**WHAT YOU HAVE TO DO:** Print the lines beginning with the one that contains "return parts" and ending with the one that contains "obj.matrix_world = Matrix.Identity(4)", exactly, both included, and no other lines.

**MATERIAL:**
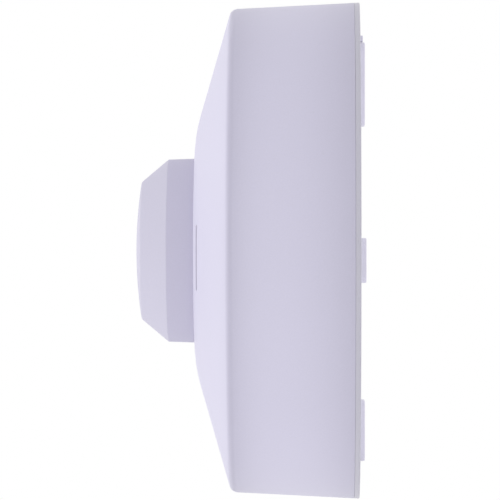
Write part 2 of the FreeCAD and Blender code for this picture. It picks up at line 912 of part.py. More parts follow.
def cover_screws():
    """Long pan-head screws through the cover and both boards into the housing's bosses."""
    screws = []
    head_back = cover_back_depth - screw_head_height
    slot_front = head_back + screw_head_height / 2
    slot_half = screw_slot / 2
    for angle in screw_angles:
        screw = turned(
            [
                (0.0, head_back),
                (screw_head_radius, head_back, screw_head_round),
                (screw_head_radius, cover_back_depth),
                (screw_radius, cover_back_depth),
                (screw_radius, screw_end, screw_radius / 2),
                (0.0, screw_end),
            ]
        )
        slot_back = head_back - over
        slot = bar(-screw_head_radius, screw_head_radius, -slot_half, slot_half, slot_back, slot_front)
        screw = screw.cut(slot)
        x, z = polar(screw_ring_radius, angle)
        screw.translate(V(x, 0, z))
        screws.append(screw)
    return Part.makeCompound(screws)


def trim_pots():
    """Potentiometer bodies, each with the bore that takes its dial's spindle."""
    pots = []
    bore_radius = spindle_radius + spindle_fit
    for angle in dial_angles:
        x, z = polar(dial_ring_radius, angle)
        body = block_at((x, z), (pot_size, pot_size, pot_height), sensor_front)
        top = post(x, z, pot_top_radius, sensor_front + pot_height / 2, pot_front)
        bore = post(x, z, bore_radius, pot_front - pot_bore_depth, pot_front + over)
        pots.append(joined(body, [top]).cut(bore))
    return Part.makeCompound(pots)


def antenna_patches():
    """Copper patches on the front of the sensor board, each with its feed line."""
    patches = []
    for side in (-1, 1):
        middle = side * patch_offset
        patch = block_at((0.0, middle), (patch_size, patch_size, patch_thick), sensor_front)
        feed_middle = side * (patch_offset - patch_size / 2 - feed_length / 2)
        feed = block_at((0.0, feed_middle), (feed_width, feed_length, patch_thick), sensor_front)
        patches.append(joined(patch, [feed]))
    return Part.makeCompound(patches)


def shield_can():
    """Thin metal box over the radio circuit, open towards the board."""
    size = (shield_length, shield_width, shield_height)
    inner = (shield_length - 2 * shield_wall, shield_width - 2 * shield_wall, shield_height)
    place = (0.0, shield_middle)
    box = block_at(place, size, sensor_back - shield_height)
    return box.cut(block_at(place, inner, sensor_back - shield_height + shield_wall))


def microcontroller():
    """Square chip with rows of leads on four sides, behind the sensor board."""
    place = (chip_x, chip_z)
    body = block_at(place, (chip_size, chip_size, chip_height), sensor_back - chip_height)
    row = chip_lead_spacing * (chip_leads - 1)
    reach = chip_size + 2 * chip_lead_reach
    width = chip_lead_width
    leads = []
    for i in range(chip_leads):
        offset = i * chip_lead_spacing - row / 2
        leads.append(block_at((chip_x, chip_z + offset), (reach, width, width), sensor_back - width))
        leads.append(block_at((chip_x + offset, chip_z), (width, reach, width), sensor_back - width))
    return joined(body, leads)


def status_led():
    """Round lamp with a domed tip under the light guide."""
    x, z = guide_place(led_angle)
    dome_base = led_top() - led_radius
    dome = Part.makeSphere(led_radius, V(x, -dome_base, z))
    tip = dome.common(post(x, z, 2 * led_radius, dome_base, dome_base + 2 * led_radius))
    return joined(post(x, z, led_radius, sensor_front, dome_base), [tip])


def light_sensor():
    """Small daylight sensor with a lens under the light guide."""
    place = guide_place(sensor_angle)
    body = block_at(place, (light_sensor_size, light_sensor_size, light_sensor_height), sensor_front)
    lens = Part.makeSphere(light_lens_radius, V(place[0], -(sensor_front + light_sensor_height), place[1]))
    return joined(body, [lens])


def header_places():
    """Centres of the pins that join the boards."""
    row = header_spacing * (header_pin_count - 1)
    return [(header_x, header_z + i * header_spacing - row / 2) for i in range(header_pin_count)]


def pin_header():
    """Plastic strip under the sensor board that carries the pins."""
    length = header_spacing * header_pin_count
    back = sensor_back - header_base_height
    body = block_at((header_x, header_z), (header_width, length, header_base_height), back)
    hole = (header_pin_side, header_pin_side, header_base_height + 2 * over)
    return body.cut([block_at(place, hole, back - over) for place in header_places()])


def header_pins():
    """Square brass pins from the sensor board into the socket."""
    back = power_front + pin_tip_height
    pin = (header_pin_side, header_pin_side, sensor_back - back)
    return Part.makeCompound([block_at(place, pin, back) for place in header_places()])


def board_socket():
    """Socket strip on the power board that the pins enter."""
    length = header_spacing * header_pin_count
    height = board_space - header_base_height - header_socket_gap
    body = block_at((header_x, header_z), (header_width, length, height), power_front)
    side = header_pin_side + 2 * socket_hole_gap
    hole_back = power_front + pin_tip_height / 2
    hole = (side, side, height + over)
    return body.cut([block_at(place, hole, hole_back) for place in header_places()])


def moulded_block(place, size, top_gap):
    """Component with a moulded case: a block with softened edges, under the sensor board."""
    top_depth = sensor_back - top_gap
    case = rounded_plate(*place, *size, moulded_edge, power_front, top_depth)
    top = [edge for edge in case.Edges if edge.BoundBox.YMax < tiny - top_depth]
    return case.makeChamfer(moulded_edge / 2, top)


def smoothing_capacitor():
    """Lying electrolytic can with the groove near its sealed end."""
    x, z = electrolytic_place
    half = electrolytic_length / 2
    radius = (board_space - electrolytic_top_gap - round_part_gap) / 2
    groove = electrolytic_groove
    groove_middle = half - 3 * groove
    can = outline(
        [
            (-half, 0.0),
            (-half, radius, groove),
            (groove_middle - groove, radius),
            (groove_middle, radius - groove),
            (groove_middle + groove, radius),
            (half, radius, groove),
            (half, 0.0),
        ]
    )
    solid = upright(Part.Face(can).revolve(origin, V(1, 0, 0), 360))
    solid.translate(V(x, -(power_front + radius + round_part_gap), z))
    return solid


def line_choke():
    """Drum core with its winding in the waist."""
    x, z = choke_place
    top = sensor_back - choke_top_gap
    solid = turned(
        [
            (0.0, power_front),
            (choke_radius, power_front),
            (choke_radius, power_front + choke_flange),
            (choke_waist, power_front + choke_flange),
            (choke_waist, top - choke_flange),
            (choke_radius, top - choke_flange),
            (choke_radius, top),
            (0.0, top),
        ]
    )
    solid.translate(V(x, 0, z))
    return solid


def surge_varistor():
    """Upright disc on two leads."""
    x, z = varistor_place
    radius = (board_space - varistor_top_gap - varistor_lift) / 2
    middle = power_front + varistor_lift + radius
    disc = Part.makeCylinder(radius, varistor_thick, V(x - varistor_thick / 2, -middle, z), V(1, 0, 0))
    rim = [edge for edge in disc.Edges if edge.Closed]
    disc = disc.makeFillet(varistor_thick / 4, rim)
    leads = [post(x, z + side * radius / 2, lead_radius, power_front, middle) for side in (-1, 1)]
    return joined(disc, leads)


def fuse_resistor():
    """Lying resistor on one bent wire whose ends stand on the board."""
    x, z = fuse_place
    middle = power_front + fuse_lift + fuse_radius
    half = fuse_length / 2
    wire_end = half + fuse_lead_reach
    path = outline(
        [
            (-wire_end, power_front),
            (-wire_end, middle, lead_bend),
            (wire_end, middle, lead_bend),
            (wire_end, power_front),
        ]
    )
    bent = Part.Wire(path.Edges[:-1])
    section = Part.Wire(Part.makeCircle(lead_radius, V(-wire_end, -power_front, 0), front))
    wire = upright(bent.makePipeShell([section], True, False))
    body = Part.makeCylinder(fuse_radius, fuse_length, V(-half, -middle, 0), V(1, 0, 0))
    solid = joined(body, [wire])
    solid.translate(V(x, 0, z))
    return solid


def bridge_rectifier():
    """Flat rectifier with four leads."""
    x, z = bridge_place
    width = bridge_lead_width
    lift = width / 2
    body = block_at(bridge_place, bridge_size, power_front + lift)
    reach_x = (bridge_size[0] - width) / 2
    reach_z = bridge_lead_spacing / 2
    lead = (width, width, bridge_size[2] / 2 + lift)
    places = [(x + i * reach_x, z + j * reach_z) for i in (-1, 1) for j in (-1, 1)]
    return joined(body, [block_at(place, lead, power_front) for place in places])


def all_parts():
    """Every piece by its name."""
    parts = {
        "base_plate": base_plate(),
        "cable_grommet": cable_grommet(),
        "terminal_block": terminal_block(),
        "contact_strips": contact_strips(),
        "wire_clamps": wire_clamps(),
        "clamp_screws": clamp_screws(),
        "front_housing": front_housing(),
        "light_window": light_window(),
        "sensor_board": board(sensor_board_radius, sensor_back),
        "antenna_patches": antenna_patches(),
        "shield_can": shield_can(),
        "microcontroller": microcontroller(),
        "trim_pots": trim_pots(),
        "status_led": status_led(),
        "light_sensor": light_sensor(),
        "pin_header": pin_header(),
        "header_pins": header_pins(),
        "board_socket": board_socket(),
        "board_spacers": board_spacers(),
        "power_board": board(power_board_radius, power_back),
        "relay": moulded_block(relay_place, relay_size, relay_top_gap),
        "suppression_capacitor": moulded_block(
            film_capacitor_place, film_capacitor_size, film_capacitor_top_gap
        ),
        "smoothing_capacitor": smoothing_capacitor(),
        "line_choke": line_choke(),
        "surge_varistor": surge_varistor(),
        "fuse_resistor": fuse_resistor(),
        "bridge_rectifier": bridge_rectifier(),
        "contact_blades": contact_blades(),
        "head_cover": head_cover(),
        "cover_screws": cover_screws(),
        "centre_cap": centre_cap(),
    }
    for name, angle in zip(dial_names, dial_angles):
        parts[name] = dial(angle)
    return parts


os.makedirs("parts", exist_ok=True)
for name, shape in all_parts().items():
    shape.exportStep("parts/" + name + ".step")
    print(name, "solids", len(shape.Solids), "valid", shape.isValid(), "volume", round(shape.Volume, 2))
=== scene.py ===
import bmesh
import bpy
import json
import math
from mathutils import Matrix, Vector


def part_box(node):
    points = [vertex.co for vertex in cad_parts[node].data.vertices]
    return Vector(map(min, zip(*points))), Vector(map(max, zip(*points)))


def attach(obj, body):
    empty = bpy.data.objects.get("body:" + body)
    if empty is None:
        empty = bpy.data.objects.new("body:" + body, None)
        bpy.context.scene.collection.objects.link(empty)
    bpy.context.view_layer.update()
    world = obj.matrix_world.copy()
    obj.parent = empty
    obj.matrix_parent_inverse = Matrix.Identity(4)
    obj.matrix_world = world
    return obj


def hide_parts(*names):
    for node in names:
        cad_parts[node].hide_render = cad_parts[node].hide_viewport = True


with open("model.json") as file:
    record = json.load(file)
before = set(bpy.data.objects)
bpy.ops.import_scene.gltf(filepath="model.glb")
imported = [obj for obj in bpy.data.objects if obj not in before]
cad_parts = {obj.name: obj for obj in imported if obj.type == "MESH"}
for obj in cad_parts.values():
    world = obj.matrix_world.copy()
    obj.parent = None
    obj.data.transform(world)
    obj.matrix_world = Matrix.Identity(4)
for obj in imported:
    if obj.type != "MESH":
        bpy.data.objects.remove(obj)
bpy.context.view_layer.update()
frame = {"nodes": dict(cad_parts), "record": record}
scene = bpy.context.scene
mm = 0.001
# merge is in metres, leastGap in mm, and the bends are in radians for each mm between face centres
edgeLook = {"merge": 1e-7, "leastGap": 0.02, "bendFrom": 0.3, "bendSpan": 1.5, "sharpAngle": 32.0}
nodeSlot = {part["node"]: part["material_slot"] for part in frame["record"]["subparts"]}
print("frame loaded,", len(frame["nodes"]), "nodes")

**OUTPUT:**
    return parts


os.makedirs("parts", exist_ok=True)
for name, shape in all_parts().items():
    shape.exportStep("parts/" + name + ".step")
    print(name, "solids", len(shape.Solids), "valid", shape.isValid(), "volume", round(shape.Volume, 2))
=== scene.py ===
import bmesh
import bpy
import json
import math
from mathutils import Matrix, Vector


def part_box(node):
    points = [vertex.co for vertex in cad_parts[node].data.vertices]
    return Vector(map(min, zip(*points))), Vector(map(max, zip(*points)))


def attach(obj, body):
    empty = bpy.data.objects.get("body:" + body)
    if empty is None:
        empty = bpy.data.objects.new("body:" + body, None)
        bpy.context.scene.collection.objects.link(empty)
    bpy.context.view_layer.update()
    world = obj.matrix_world.copy()
    obj.parent = empty
    obj.matrix_parent_inverse = Matrix.Identity(4)
    obj.matrix_world = world
    return obj


def hide_parts(*names):
    for node in names:
        cad_parts[node].hide_render = cad_parts[node].hide_viewport = True


with open("model.json") as file:
    record = json.load(file)
before = set(bpy.data.objects)
bpy.ops.import_scene.gltf(filepath="model.glb")
imported = [obj for obj in bpy.data.objects if obj not in before]
cad_parts = {obj.name: obj for obj in imported if obj.type == "MESH"}
for obj in cad_parts.values():
    world = obj.matrix_world.copy()
    obj.parent = None
    obj.data.transform(world)
    obj.matrix_world = Matrix.Identity(4)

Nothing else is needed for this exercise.